Data-Driven Programming

Computational Complexity 2018-03-12

Five years ago I posted about Flash Fill, a then new Microsoft Excel feature that would reformat data based on examples. I just checked the latest version of Excel and Flash Fill is still there just working by making suggestions when appropriate. It uses a programming language approach finding the simplest string manipulation program consistent with the examples. I loved the idea of example-based programming but it did seem pretty limited at the time. With the machine learning revolution we've gone full circle. We solve a number of problems with data and examples alone: voice recognition, face recognition, spam detection, playing Chess and Go from scratch in ways we wouldn't even know how to program. That's not completely true: Designing a good machine learning program requires programming to get data in a good format and creating the right network structure to learn is still considerably an art. But the real magic does happen when the deep learning process happens creating a neural net that works well in ways we can't fully understand even when we look at the final network produced. Now "it's all about the data". This hit me when I got an email invitation for the Uber visa card. Unlike other branded cards it gives you no particular discounts or rewards for Uber.
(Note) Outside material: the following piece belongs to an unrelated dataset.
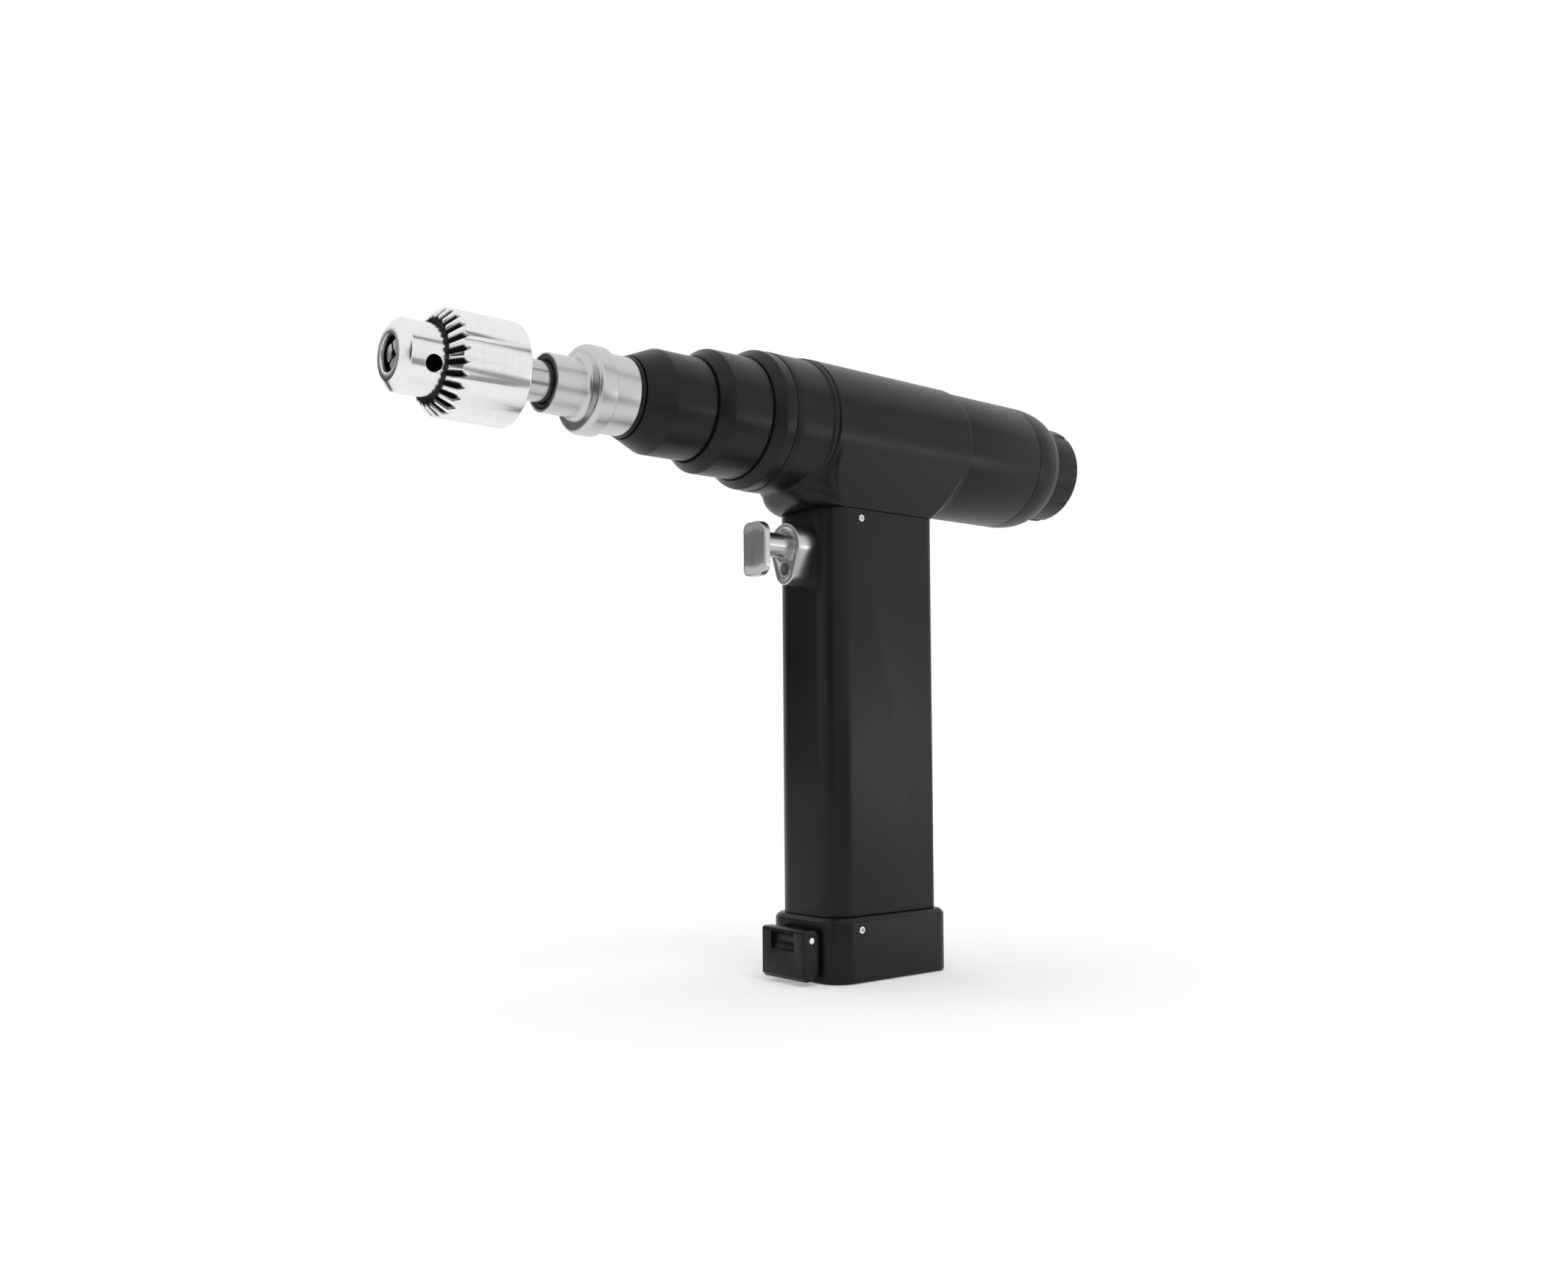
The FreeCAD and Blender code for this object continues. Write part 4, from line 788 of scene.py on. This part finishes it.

Rather it gives you significant cash back for dining and travel, in other words for giving Uber the data about you that can make Uber itself more valuable to you. Nothing in this post should be new to you readers. But every now and then just take a breadth and realize who much our notions of computing and data have changed over even the past five years. Programmers aren't going away. Machine learning works well for things humans do well instinctively. But for actual number crunching, simulations and manipulation, even what Flash Fill does, machine learning has much more to do.